GS: But people can come for a day.

BA: A day or even a half day. The evening sessions on Monday, Tuesday and Wednesday are all open to the public on a love offering basis. Dr. Arthur Chang of Founder's Center for Positive Spirituality is the keynote speaker. He may well be one of the most advanced thinkers in the New Though movement. I hope you can come to hear him. If you were to attend only one talk at the Congress, this should be it. All the other sessions, you can come for the whole sessions or the individual half days.

     There will be opportunities for healing, for meditation.
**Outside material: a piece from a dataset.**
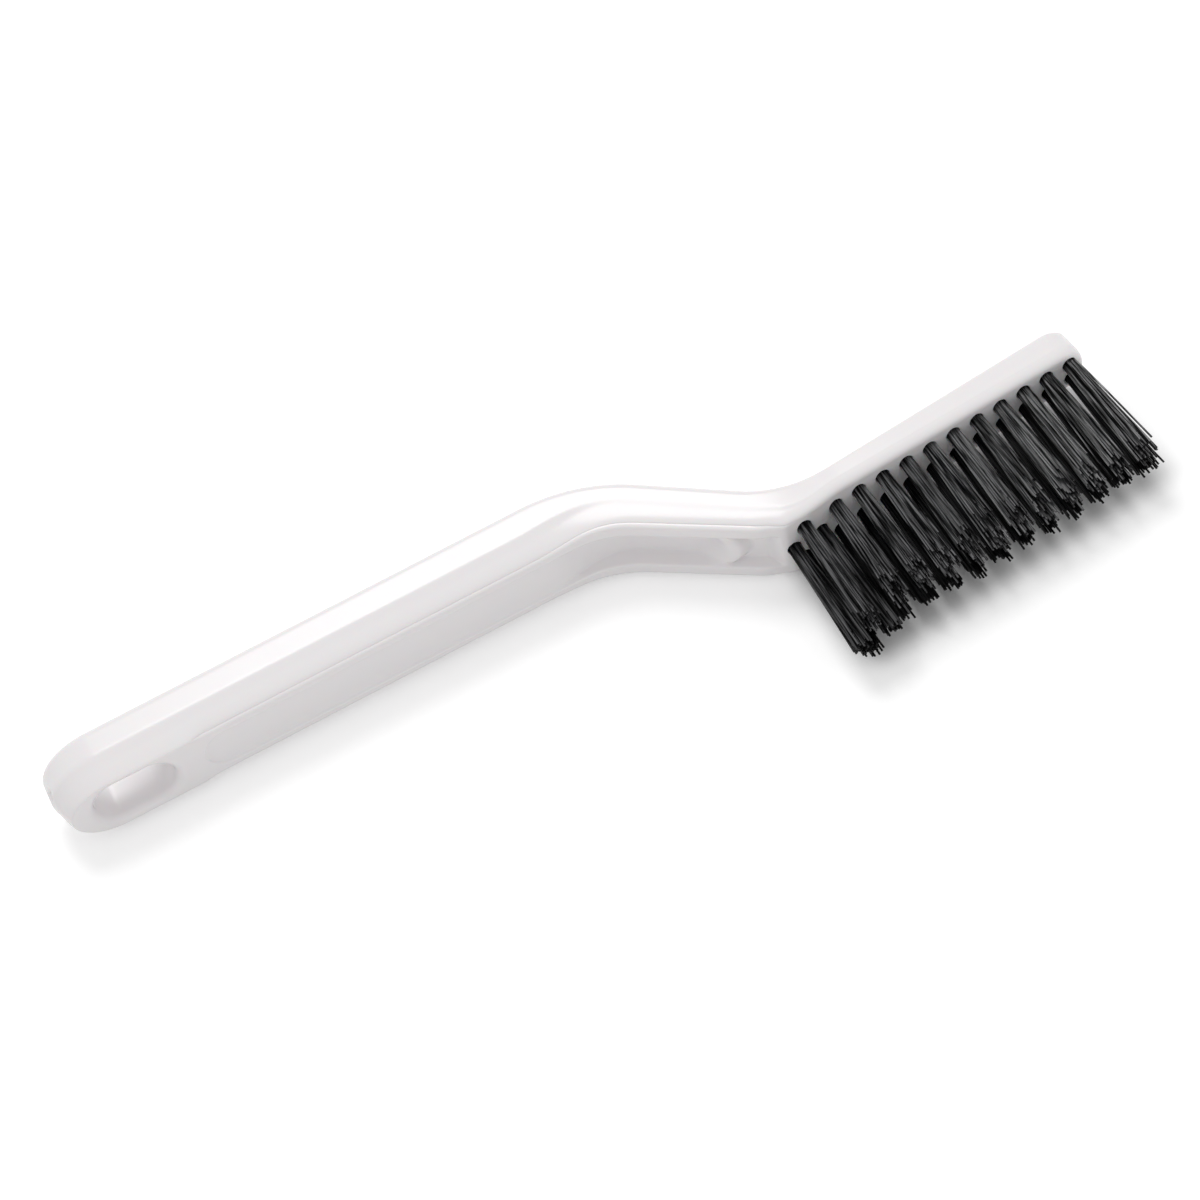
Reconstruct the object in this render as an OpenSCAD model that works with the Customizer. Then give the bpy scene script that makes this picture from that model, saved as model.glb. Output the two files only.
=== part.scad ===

There is going to be a wonderful banquet at which John Randolph Price and Jan Price are going to be honored with the Torchbearer Award for their work in the World’s Peace Meditation, which takes place on New Year’s Eve morning every year and at noon Greenwich time, 6am here in Chicago. Churches and centers all over the world get together for an hour of meditation. They are being honored for that work at the banquet.

     Compared to other conferences of this type, this is probably the most reasonable, expense-wise. The hotel has dropped their rates to $105 per night for one or two people, or $115 a night for three or four, and these are oversized rooms. The conference fees are very reasonable. You won’t find any conference, New Thought or related conference, at that price. The rates are kept low on purpose and none of the participants are paid nor are their expenses paid. They come at their own expense to share. The public and your readers are especially invited.

     I’d like to mention that my wife, Elizabeth Arrott, is the chairman of the Congress and the co-author of a book with Michael Rann, Shortcut to a Miracle: How to Change Your Consciousness and Change Your Life. She wrote it, he came up with the title and, to do him justice, there are a number of healings in that book and at least half of them are his. Both Elizabeth and Michael have done a lot of good healing work, and the book is filled with case histories on the healings that have taken place.